Для людей это был не только добрый знак. Это было существенно. Ибо там, в небе, по всем направлениям и на разной высоте, летали бомбардировщики; еще выше бомбардировщиков забирались крохотные серебристые пятнышки истребителей; а ближе к земле парили легкие самолеты, с которых земля казалась аккуратно расчерченной сетью квадратов, линий, кружков и точек.
Новый, своеобразный шум прибавился к старым звукам боя, по своей напряженности более страшный, чем все слышанное до сих пор: бомбы падали с неба по определенному плану, целые серии бомб летели одна за другой, как стрелы, с визгом взрывая землю.

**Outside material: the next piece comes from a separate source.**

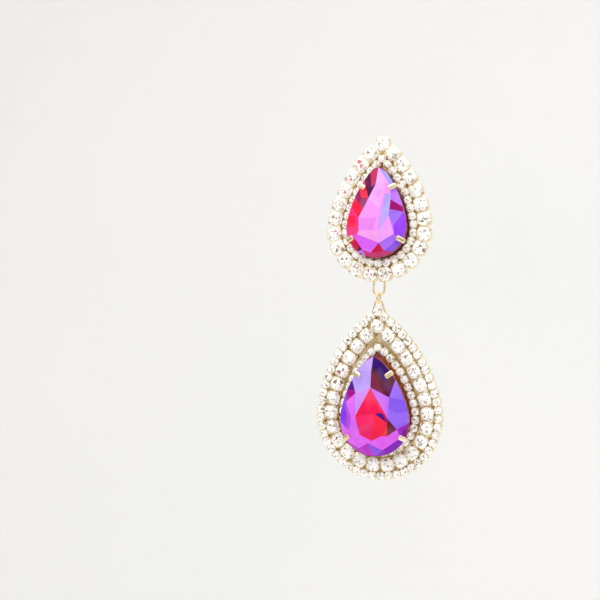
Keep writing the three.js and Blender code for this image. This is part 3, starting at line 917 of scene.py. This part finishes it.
def plateFrom(name, outlines, sinks, openBands):  # outlines from the outside in
    steps = frames["steps"]
    rings = [
        [(x, depth, z - sink) for x, depth, z in ringAt(outline, 0, steps)]
        for outline, sink in zip(outlines, sinks)
    ]
    piece = loftRings(name, rings, False)
    if openBands:
        editing(True)
        perWindow = steps // frames["windows"]
        mesh = bmesh.from_edit_mesh(piece.data)
        spot = mesh.verts.layers.int["spot"]
        for face in mesh.faces:
            levels = {corner.index // steps for corner in face.verts}
            spots = sorted(corner[spot] for corner in face.verts)
            first = spots[0] if spots[-1] - spots[0] < steps / 2 else steps - 1
            face.select = levels == {1, 2} and first % perWindow not in (0, perWindow - 1)
        bmesh.update_edit_mesh(piece.data)
        bpy.ops.mesh.delete(type="FACE")
        editing(False)
    return piece


def finishFrame(plate, wire, name, body, place):
    useModifier(plate, "SOLIDIFY", thickness=drops["plate"], offset=0)
    plate.data.transform(Matrix.Translation((0, -drops["plate"] / 2, 0)))
    bevelSharp(plate, frames["bevel"], 2, 60)
    joined = joinPieces([plate, wire], name)
    smoothCurves(joined)
    finishPiece(joined, body, [name], gold, place)
    print("stage:", name)


def halfRound(radius, middle, start, end, depth):
    steps = loops["steps"]
    turns = [math.radians(start + (end - start) * i / steps) for i in range(steps + 1)]
    return [(radius * math.cos(t), depth, middle + radius * math.sin(t)) for t in turns]


def makeUpperFrame():
    outer = upperStonesEdge.grown(-frames["upperOverhang"], True)
    opening = upperEdge.grown(frames["trayGap"] - wallInsetOf(upperPear))
    plate = plateFrom("plate", [outer, opening], [0, 0], False)
    depth = drops["plate"] / 2
    radius = (loops["upperWidth"] - drops["wire"]) / 2
    foot = -outer.radius + loops["upperFoot"]
    run = [(-radius, depth, foot)] + halfRound(radius, upperLoopCentre + radius, 180, 360, depth)
    run.append((radius, depth, foot))
    loop = wirePiece("loop", run, wireRadius, loops["sides"])
    finishFrame(plate, loop, "upper_back_frame", "upper_drop", upperPlace)


def makeLowerFrame():
    outer = lowerStonesEdge.grown(-frames["lowerOverhang"], True)
    opening = lowerEdge.grown(frames["trayGap"] - wallInsetOf(lowerPear))
    window = outer.grown(-frames["outerStrip"], True)
    plate = plateFrom("plate", [
        outer, window, window.grown(-frames["windowWidth"], True), opening,
    ], [0, 0, 0, lowerPear["sink"]], True)
    depth = drops["plate"] / 2
    radius = (loops["lowerWidth"] - drops["wire"]) / 2
    foot = outer.tip - loops["lowerFoot"]
    spread = loops["lowerSpread"] / 2
    run = [(-spread, depth, foot)] + halfRound(radius, lowerLoopCentre - radius, 180, 0, depth)
    run.append((spread, depth, foot))
    loop = wirePiece("loop", run, wireRadius, loops["sides"])
    finishFrame(plate, loop, "lower_back_frame", "lower_drop", lowerPlace)


makeUpperFrame()
makeLowerFrame()

# Link and ear post

link = {"ringSteps": 48, "wireSides": 14}
post = {
    "diameter": 0.8, "length": 11, "nose": 0.4, "padDiameter": 5, "pad": 0.5, "sides": 48, "root": 0.25,
    "rootHeight": 0.3, "bevel": 0.08, "noseSteps": [(0.85, 0.22), (0.6, 0.12), (0.3, 0.06)],
}


def makeLink():
    radius = (loops["linkDiameter"] - drops["wire"]) / 2
    bpy.ops.mesh.primitive_torus_add(
        major_segments=link["ringSteps"], minor_segments=link["wireSides"],
        major_radius=radius, minor_radius=wireRadius, rotation=(0, math.pi / 2, 0),
    )
    ring = startPiece("middle_link")
    bpy.ops.object.transform_apply(rotation=True)
    bpy.ops.object.shade_smooth()
    ring.select_set(False)
    middle = pivots["fore_aft_swing"] + Vector((0, 0, (wireStep - radius) * drops["millimetre"]))
    place = Matrix.Translation(middle) @ toMetres
    finishPiece(ring, "middle_link", ["middle_link"], gold, place)
    print("stage: middle_link")


def makePost():
    pinRadius, padRadius = post["diameter"] / 2, post["padDiameter"] / 2
    start = drops["clearance"]
    bpy.ops.mesh.primitive_cylinder_add(
        vertices=post["sides"], radius=padRadius, depth=post["pad"],
        location=(0, start + post["pad"] / 2, 0), rotation=(-math.pi / 2, 0, 0),
    )
    pin = startPiece("ear_post")
    bpy.ops.object.transform_apply(location=True, rotation=True)
    editing(True)
    choose(pin, "faces", lambda face: face.normal.y > 0.9)
    bpy.ops.mesh.inset(thickness=padRadius - pinRadius - post["root"])
    bpy.ops.mesh.inset(thickness=post["root"])
    run = post["length"] - post["pad"] - post["nose"]
    for back in (post["rootHeight"], run - post["rootHeight"]):
        bpy.ops.mesh.extrude_region_move(TRANSFORM_OT_translate={"value": (0, back, 0)})
    for share, back in post["noseSteps"]:
        bpy.ops.mesh.extrude_region_move(TRANSFORM_OT_translate={"value": (0, back, 0)})
        bpy.ops.transform.resize(value=(share, 1, share))
    editing(False)
    bevelSharp(pin, post["bevel"], 3, 50)
    smoothCurves(pin)
    finishPiece(pin, "upper_drop", ["ear_post"], gold, postPlace)
    print("stage: ear_post")


makeLink()
makePost()

# Studio: a pale sweep, soft lights and the camera

studio = {
    "azimuth": 17, "elevation": 1.5, "distance": 1.0, "lens": 197, "sensor": 36,
    "asideMm": 25.1, "aboveMm": 2.5, "floorBelow": 0.6, "wallBehind": 0.7, "sweepRadius": 0.4,
    "sweepSteps": 16, "sweepWidth": 4, "sweepFront": -3, "wallHeight": 3,
    "paper": [(0.3, "#EFF0EF"), (0.7, "#F3F3F2")],
}
softboxes = {
    "key_softbox": {"energy": 2.2, "size": 0.7, "azimuth": -35, "elevation": 40, "distance": 1.0},
    "fill_softbox": {"energy": 0.9, "size": 0.8, "azimuth": 60, "elevation": 15, "distance": 1.1},
    "top_softbox": {"energy": 1.4, "size": 0.6, "azimuth": 10, "elevation": 80, "distance": 0.9},
    "overhead_softbox": {
        "energy": 14, "size": 1.5, "azimuth": 180, "elevation": 60, "distance": 1.2, "behind": -0.6,
    },
    "wall_softbox": {
        "energy": 1.6, "size": 1.2, "azimuth": 0, "elevation": 40, "distance": 0.9, "behind": 1.1,
    },
}
studioAir = {
    "stops": [(0.0, "#B8B2AC"), (1.0, "#FFFFFF"), (0.37, "#7A746E"), (0.53, "#ECE8E2")], "strength": 0.75,
}


def makeSweep(bottom):
    floor = bottom - studio["floorBelow"]
    bpy.ops.mesh.primitive_plane_add(size=1, location=(0, 0, 0))
    sweep = startPiece("pale_sweep")
    editing(True)
    mesh = bmesh.from_edit_mesh(sweep.data)
    for corner in mesh.verts:
        depth = studio["sweepFront"] if corner.co.y < 0 else studio["wallBehind"]
        corner.co = (studio["sweepWidth"] * corner.co.x, depth, floor)
    bmesh.update_edit_mesh(sweep.data)
    wall, radius = studio["wallBehind"], studio["sweepRadius"]
    choose(sweep, "edges", lambda side: all(v.co.y > 0 for v in side.verts))
    last = (wall, floor)
    for step in range(1, studio["sweepSteps"] + 1):
        turn = math.radians(90 * step / studio["sweepSteps"])
        here = (wall + radius * math.sin(turn), floor + radius * (1 - math.cos(turn)))
        bpy.ops.mesh.extrude_region_move(
            TRANSFORM_OT_translate={"value": (0, here[0] - last[0], here[1] - last[1])}
        )
        last = here
    bpy.ops.mesh.extrude_region_move(TRANSFORM_OT_translate={"value": (0, 0, studio["wallHeight"])})
    editing(False)
    bpy.ops.object.shade_smooth()
    material, shader, place = newMaterial("pale_paper", {"Specular IOR Level": 0.1})
    paper = noiseAt(place, 3.0, 2.0)
    stops = [(position, colour(code)) for position, code in studio["paper"]]
    paper.node("ShaderNodeValToRGB", {"stops": stops}, {0: paper}).into(shader, "Base Color")
    (paper * 0.1 + 0.8).into(shader, "Roughness")
    sweep.data.materials.append(material)
    sweep.select_set(False)


def outFrom(values):  # from the middle towards a light or camera
    around, up = math.radians(values["azimuth"]), math.radians(values["elevation"])
    return Vector((math.sin(around) * math.cos(up), -math.cos(around) * math.cos(up), math.sin(up)))


def makeLight(name, values, middle):
    data = bpy.data.lights.new(name, "AREA")
    data.energy, data.size = values["energy"], values["size"]
    lamp = bpy.data.objects.new(name, data)
    out = outFrom(values)
    lamp.location = middle + Vector((0, values.get("behind", 0), 0)) + out * values["distance"]
    lamp.rotation_euler = out.to_track_quat("Z", "Y").to_euler()
    bpy.context.collection.objects.link(lamp)


def makeWorld():
    world = bpy.data.worlds.new("studio_air")
    bpy.context.scene.world = world
    world.use_nodes = True
    tree = world.node_tree
    place = Wire(tree, tree.nodes.new("ShaderNodeTexCoord").outputs["Generated"])
    height = place.node("ShaderNodeSeparateXYZ", {}, {0: place}, 2)
    share = height * 0.5 + 0.5
    stops = [(position, colour(code)) for position, code in studioAir["stops"]]
    air = share.node("ShaderNodeValToRGB", {"stops": stops}, {0: share})
    air.into(tree.nodes["Background"], "Color")
    tree.nodes["Background"].inputs["Strength"].default_value = studioAir["strength"]


def makeCamera(middle):
    out = outFrom(studio)
    around = math.radians(studio["azimuth"])
    right = Vector((math.cos(around), math.sin(around), 0))
    aim = middle - right * studio["asideMm"] * drops["millimetre"]
    aim.z += studio["aboveMm"] * drops["millimetre"]
    data = bpy.data.cameras.new("photo_camera")
    data.lens, data.sensor_width, data.clip_start = studio["lens"], studio["sensor"], 0.01
    camera = bpy.data.objects.new("photo_camera", data)
    camera.location = aim + out * studio["distance"]
    camera.rotation_euler = out.to_track_quat("Z", "Y").to_euler()
    bpy.context.collection.objects.link(camera)
    bpy.context.scene.camera = camera


low, high = (Vector(corner) for corner in packedBox)
centre = (low + high) / 2
makeSweep(low.z)
for name, values in softboxes.items():
    makeLight(name, values, centre)
makeWorld()
makeCamera(centre)
bpy.context.scene.view_settings.view_transform = "Standard"
print("stage: studio made")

Большой защитный полог, под покровом которого действовали немцы, был сорван. Каждый их ход был виден с самого начала; движение каждого танка, каждого грузовика, даже каждого человека было заметно, как булавка на карте, а колеи на снегу были словно стрелки, указывающие на мишень.
Армия, которая сражалась вслепую, теперь вновь обрела зрение и, прозрев, увидела истинные размеры неприятельских сил. Она увидела, что противник находится в зависимости от нескольких дорог, которые можно блокировать в стратегически важных пунктах. Она увидела, что он не в силах закрепиться на захваченной местности, что его позиции раскинуты, словно рука с тонкими пальцами, и каждый палец этой руки уязвим.
В живительном, отрезвляющем свете дня призрак, возникший из тумана, оказался вовсе не страшен; в конце концов это была та же немецкая армия, которую били со времен Нормандии, с теми же слабостями, что и всегда у нее не хватало автотранспорта, не хватало авиации, не хватало бензина. Как всегда, немцам приходилось окапывать танки, после того как кончалось горючее. Превращенные в неподвижные огневые точки, они стали для американских бомбардировщиков чем-то вроде уток на гнезде. Охота началась — сначала за колоннами и ротами, потом за отдельными машинами, а под конец и за единичными беглецами, спасавшими свою жизнь. Бронированные острия немецкого клина, дошедшие до Мааса, оказались отрезанными; немцы начали откатываться назад. И в то время как их тревожили с воздуха и донимали с флангов быстрыми ударами американских легких танков, основание немецкого выступа очутилось между молотом Фарриша и Паттона на юге и наковальней Ходжеса на севере. Как только вышла из окружения сто первая воздушно-десантная дивизия, сражение в Арденнах было выиграно.